The MCP and the codec’s audio sample rate counters must be enabled coherently so that
synchronization is achieved between the two. This is accomplished by first programming both the
MCP and codec’s sample rate modulus values, then performing a codec control register write to
enable the audio sampling rate counter within the codec. The MCP automatically decodes a write
to the audio codec input and output enable bits, and enables the MCP’s audio sample rate counter at
the same time as the codec’s counter to ensure synchronization.
The UCB1100, UCB1200, and UCB1300 each have an individual data valid bit for audio and
telecom A/D samples. Whenever these bits are set in the data frame returned from the codec to the
MCP, the audio and telecom data is taken from the frame and placed in their respective receive
FIFOs. The UCB1100, UCB1200, and UCB1300 have two different modes of operation to control
the setting of the audio and telecom data valid bits. In the first mode, a data valid bit is set any time
a frame contains “reliable” data (the codec is enabled and at least one A-to-D sample has been
taken). In this mode, once the data valid bit is set, it remains set until the codec A-to-D input is
disabled. In the second mode, the codec only sets the data valid bit corresponding to a new A-to-D
sample. Once the data is transmitted to the MCP within a receive data frame, the data valid bit is
reset to zero for subsequent data frames until a new A-to-D sample is triggered.
11.12.1.3 MCP Transmit and Receive FIFO Operation
The MCP contains four 8-entry x 16-bit FIFOs: one for audio and one for telecom A-to-D samples
received by the MCP, as well as one for audio and one for telecom D-to-A conversions transmitted
to the codec. For the remainder of this description, references made to the audio codec also apply to
the telecom portion of the codec and MCP.
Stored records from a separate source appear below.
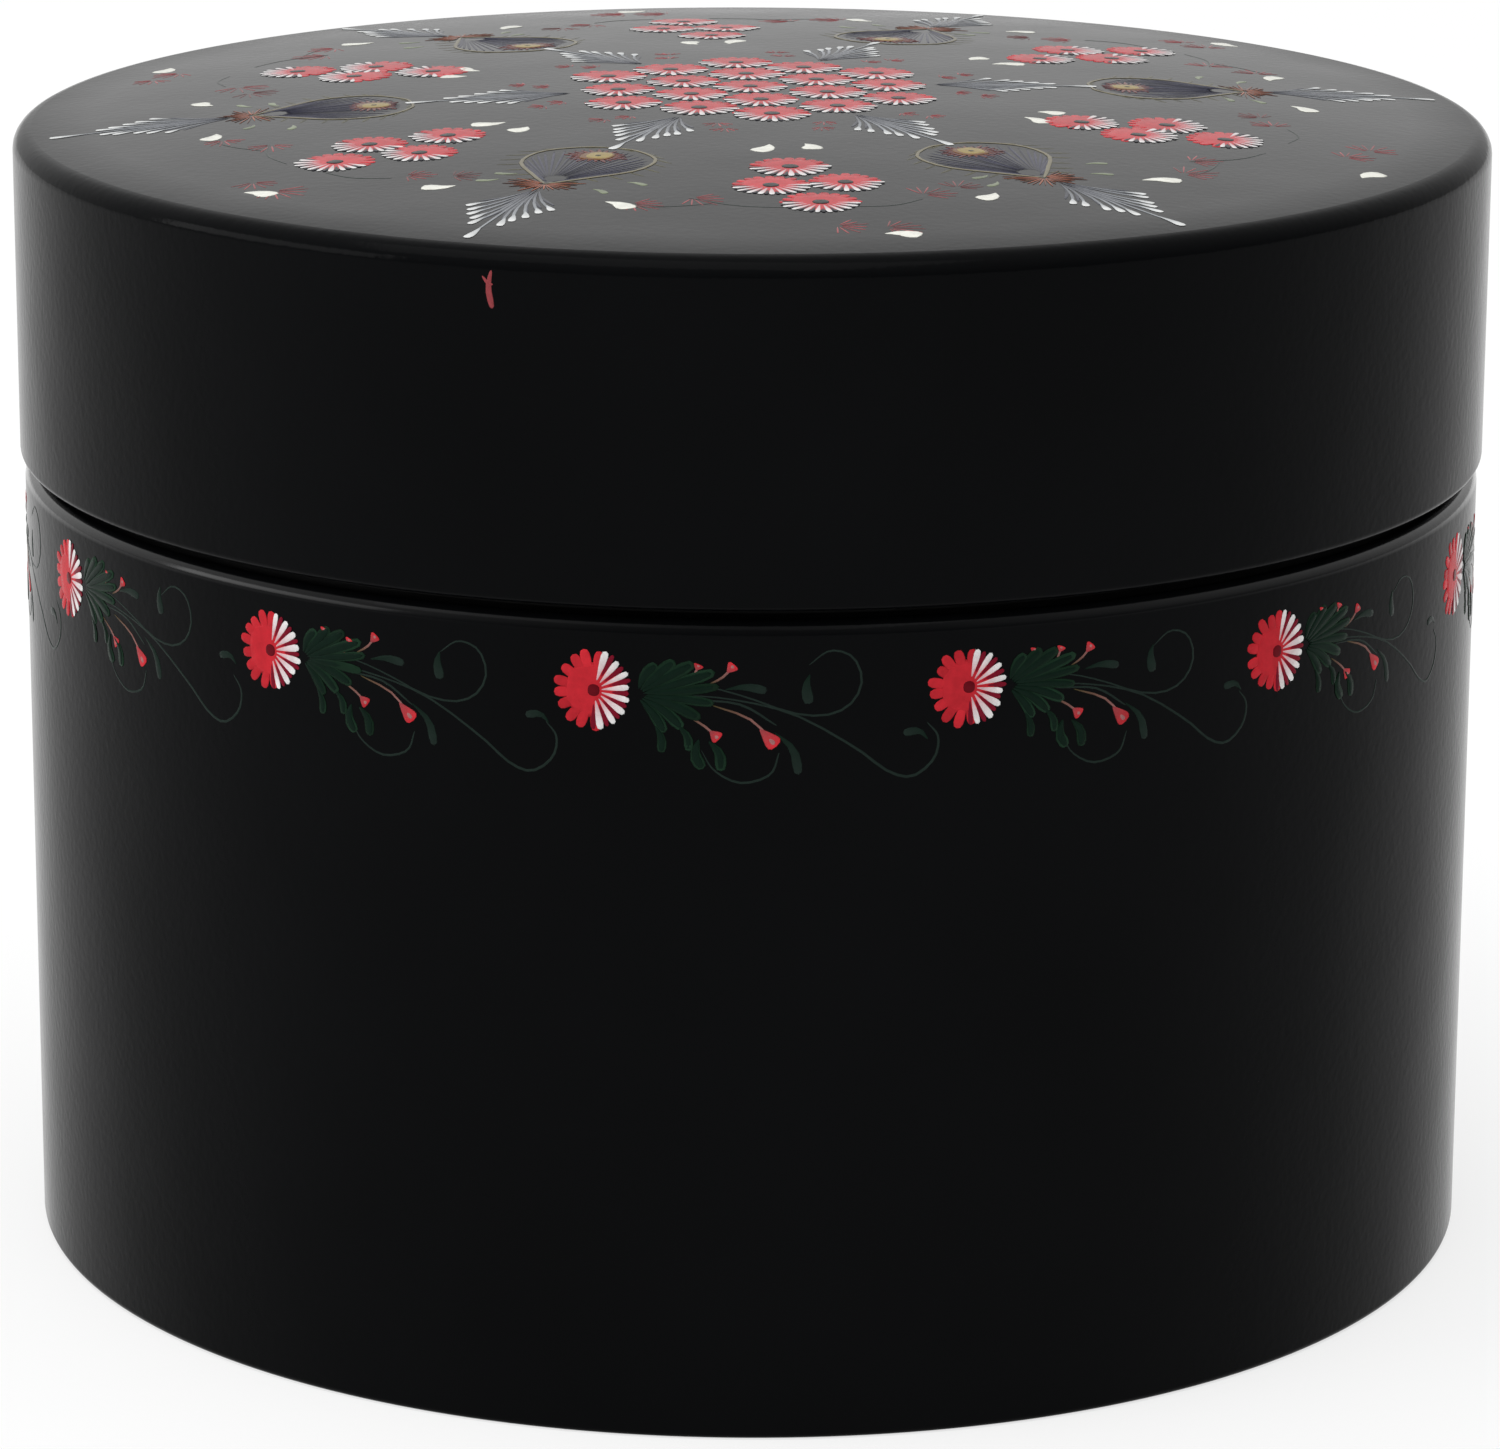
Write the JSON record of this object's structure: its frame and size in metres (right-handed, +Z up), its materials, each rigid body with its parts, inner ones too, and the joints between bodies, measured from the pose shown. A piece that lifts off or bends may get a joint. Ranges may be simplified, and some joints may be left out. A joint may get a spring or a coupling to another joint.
{
  "type": "round lacquered wooden box with lid",
  "caption": "Round box of black-lacquered wood with a domed slip-over lid on a raised inner neck, painted with flower ornament.",
  "frame": {"origin": "centre of the ring that the box stands on, on the table", "axes": "+Z up along the axis of the box, out through the lid; -Y is the side that faces the viewer"},
  "size_m": [0.2, 0.2, 0.1571],
  "materials": {
    "black_lacquer": "polished black lacquer over wood",
    "inner_lacquer": "satin black lacquer over wood",
    "bamboo": "bare split bamboo",
    "painted_ornament": "brushed enamel colours under varnish"
  },
  "bodies": {
    "body": {"body_hoop": "black_lacquer", "neck_liner": "inner_lacquer", "base_board": "inner_lacquer", "base_pegs": "bamboo"},
    "lid": {"lid_hoop": "black_lacquer", "lid_board": "black_lacquer", "lid_pegs": "bamboo"}
  },
  "joints": [
    {"name": "lid_lift", "type": "slide", "parent": "body", "child": "lid", "axis": [0, 0, 1], "range_m": [0, 0.12]}
  ]
}
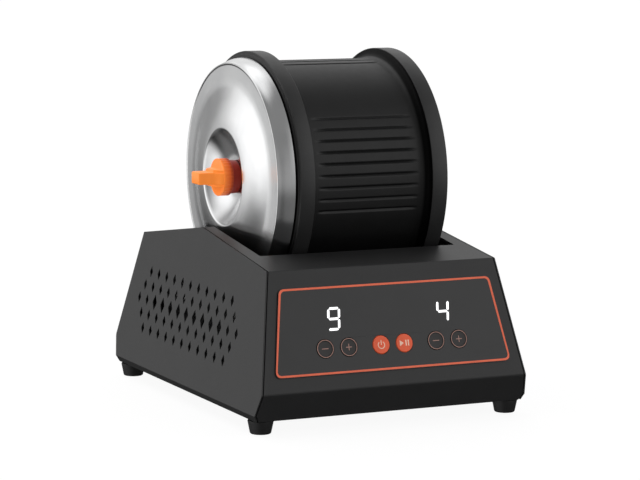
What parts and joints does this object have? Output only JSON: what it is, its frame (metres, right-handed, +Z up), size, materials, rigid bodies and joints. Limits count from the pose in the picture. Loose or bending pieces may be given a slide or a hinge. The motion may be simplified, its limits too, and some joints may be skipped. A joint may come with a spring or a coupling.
{
  "type": "rotary rock tumbler",
  "caption": "Rotary rock tumbler: rubber barrel with a stainless lid and wing knob on two driven rollers in a vented steel housing with a push-button panel.",
  "frame": {"origin": "middle of the housing's footprint, on the surface the feet stand on", "axes": "+X along the barrel's axis, away from its lid; -Y towards the control panel; +Z up"},
  "size_m": [0.1866, 0.2394, 0.2237],
  "materials": {
    "painted_steel": "satin dark grey powder coat",
    "fascia_film": "satin dark film",
    "black_rubber": "satin black",
    "stainless_steel": "polished",
    "zinc_plated_steel": "zinc plated",
    "orange_plastic": "satin orange",
    "key_plastic": "satin dark",
    "brass": "machined",
    "white_nylon": "matt white",
    "circuit_board": "green solder mask",
    "black_plastic": "matt black"
  },
  "bodies": {
    "base": {"top_cover": "painted_steel", "left_side_panel": "painted_steel", "right_side_panel": "painted_steel", "bottom_plate": "painted_steel", "left_bracket": "painted_steel", "right_bracket": "painted_steel", "well_liner": "painted_steel", "rubber_foot_front_left": "black_rubber", "rubber_foot_front_right": "black_rubber", "rubber_foot_rear_left": "black_rubber", "rubber_foot_rear_right": "black_rubber", "drive_belt": "black_rubber", "bracket_screw_1": "zinc_plated_steel", "bracket_screw_2": "zinc_plated_steel", "bracket_screw_3": "zinc_plated_steel", "bracket_screw_4": "zinc_plated_steel", "board_screw_1": "zinc_plated_steel", "board_screw_2": "zinc_plated_steel", "board_screw_3": "zinc_plated_steel", "board_screw_4": "zinc_plated_steel", "motor_screw_1": "zinc_plated_steel", "motor_screw_2": "zinc_plated_steel", "drive_bearing_left": "zinc_plated_steel", "drive_bearing_right": "zinc_plated_steel", "idler_bearing_left": "zinc_plated_steel", "idler_bearing_right": "zinc_plated_steel", "motor_gearbox": "zinc_plated_steel", "motor_can": "zinc_plated_steel", "power_inlet_nut": "zinc_plated_steel", "supply_socket": "white_nylon", "motor_socket": "white_nylon", "control_board": "circuit_board", "days_display": "black_plastic", "speed_display": "black_plastic", "power_inlet": "black_plastic", "supply_lead": "black_plastic", "motor_lead": "black_plastic", "control_fascia": "fascia_film"},
    "barrel_lift": {"mouth_gasket": "black_rubber"},
    "barrel": {"barrel_body": "black_rubber"},
    "inner_lid": {"inner_lid": "black_rubber", "lid_stud": "zinc_plated_steel"},
    "outer_lid": {"outer_lid": "stainless_steel"},
    "knob_washer": {"knob_washer": "zinc_plated_steel"},
    "knob": {"wing_knob": "orange_plastic", "knob_thread_insert": "brass"},
    "drive_roller": {"drive_shaft": "zinc_plated_steel", "drive_roller_sleeve": "black_rubber", "drive_pulley": "white_nylon"},
    "idler_roller": {"idler_shaft": "zinc_plated_steel", "idler_roller_sleeve": "black_rubber"},
    "motor_output": {"motor_output_shaft": "zinc_plated_steel", "motor_pulley": "white_nylon"},
    "days_minus_button": {"days_minus_button": "key_plastic"},
    "days_plus_button": {"days_plus_button": "key_plastic"},
    "power_button": {"power_button": "orange_plastic"},
    "start_pause_button": {"start_pause_button": "orange_plastic"},
    "speed_minus_button": {"speed_minus_button": "key_plastic"},
    "speed_plus_button": {"speed_plus_button": "key_plastic"}
  },
  "joints": [
    {"name": "barrel_lift_out", "type": "slide", "parent": "base", "child": "barrel_lift", "axis": [0, 0, 1], "range_m": [0, 0.12]},
    {"name": "barrel_spin", "type": "hinge", "parent": "barrel_lift", "child": "barrel", "pos_m": [0, 0.006, 0.1437], "axis": [1, 0, 0], "continuous": true},
    {"name": "inner_lid_pull", "type": "slide", "parent": "barrel", "child": "inner_lid", "axis": [-1, 0, 0], "range_m": [0, 0.0052]},
    {"name": "outer_lid_pull", "type": "slide", "parent": "inner_lid", "child": "outer_lid", "axis": [-1, 0, 0], "range_m": [0, 0.0052]},
    {"name": "knob_back_off", "type": "slide", "parent": "outer_lid", "child": "knob_washer", "axis": [-1, 0, 0], "range_m": [0, 0.011]},
    {"name": "knob_turn", "type": "hinge", "parent": "knob_washer", "child": "knob", "pos_m": [0, 0.006, 0.1437], "axis": [-1, 0, 0], "range_deg": [0, 1981]},
    {"name": "drive_roller_spin", "type": "hinge", "parent": "base", "child": "drive_roller", "pos_m": [0, 0.052, 0.06368], "axis": [1, 0, 0], "continuous": true},
    {"name": "idler_roller_spin", "type": "hinge", "parent": "base", "child": "idler_roller", "pos_m": [0, -0.04, 0.06368], "axis": [1, 0, 0], "continuous": true},
    {"name": "motor_spin", "type": "hinge", "parent": "base", "child": "motor_output", "pos_m": [0, 0.09, 0.038], "axis": [1, 0, 0], "continuous": true},
    {"name": "days_minus_press", "type": "slide", "parent": "base", "child": "days_minus_button", "axis": [0, 0.9605, -0.2783], "range_m": [0, 0.0005], "stiffness_N_per_m": 600},
    {"name": "days_plus_press", "type": "slide", "parent": "base", "child": "days_plus_button", "axis": [0, 0.9605, -0.2783], "range_m": [0, 0.0005], "stiffness_N_per_m": 600},
    {"name": "power_press", "type": "slide", "parent": "base", "child": "power_button", "axis": [0, 0.9605, -0.2783], "range_m": [0, 0.0005], "stiffness_N_per_m": 600},
    {"name": "start_pause_press", "type": "slide", "parent": "base", "child": "start_pause_button", "axis": [0, 0.9605, -0.2783], "range_m": [0, 0.0005], "stiffness_N_per_m": 600},
    {"name": "speed_minus_press", "type": "slide", "parent": "base", "child": "speed_minus_button", "axis": [0, 0.9605, -0.2783], "range_m": [0, 0.0005], "stiffness_N_per_m": 600},
    {"name": "speed_plus_press", "type": "slide", "parent": "base", "child": "speed_plus_button", "axis": [0, 0.9605, -0.2783], "range_m": [0, 0.0005], "stiffness_N_per_m": 600}
  ],
  "couplings": [
    {"joint": "drive_roller_spin", "follows": "barrel_spin", "ratio": -6.6667},
    {"joint": "idler_roller_spin", "follows": "barrel_spin", "ratio": -6.6667},
    {"joint": "motor_spin", "follows": "barrel_spin", "ratio": -13.333},
    {"joint": "knob_turn", "follows": "knob_back_off", "rad_per_m": 3141.6}
  ]
}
For each incoming data frame, if the audio data valid bit is set, the 16-bit audio A-to-D sample is
extracted and placed in the audio receive FIFO. Note that the MCP also supports a mode in which
the audio data valid bit is ignored after the first conversion has been saved to the FIFO, and the
MCP’s audio sample rate counter is used to signal when a new A-to-D sample has been taken and
is available within the incoming frame. Audio data is transferred from the incoming data frames to
the receive FIFO only if the audio enable bit is set within the MCP’s status register.
The MCP’s audio and telecom sample rate counters are used to trigger when new data is to be
transmitted to the codec. The user should take care in ensuring sample rate counters in the MCP are
synchronized with the respective sample rate counters in the codec as described in preceding sections.
When the audio enable status bit transitions from a 0 to a 1 within the MCP status register, the next
data is taken from the audio transmit FIFO and is placed within the correct field in the MCP’s serial
shifter. This value is then continuously transferred by the MCP in each data frame to the codec. The
codec uses the value only when its audio sample rate counter decrements to zero. After the audio
D-to-A conversion is made, both the codec and the MCP’s audio sample rate counters reload with
their modulus values. This reload triggers the audio transmit FIFO to transfer the next available entry
of data to the MCP’s serial shifter. Again, this value is continuously transmitted to the codec in each
data frame until it is used in the next audio D-to-A conversion.
The width of each entry within the audio and telecom FIFOs is 16 bits. However, for the UCB1100,
UCB1200, and UCB1300, the audio codec’s sample/conversion data size is 12 bits and the telecom
codec’s is 14 bits. Conversions and samples are left justified within the 16-bit audio and telecom
data fields in the MCP frame as well as within the transmit and receive FIFOs.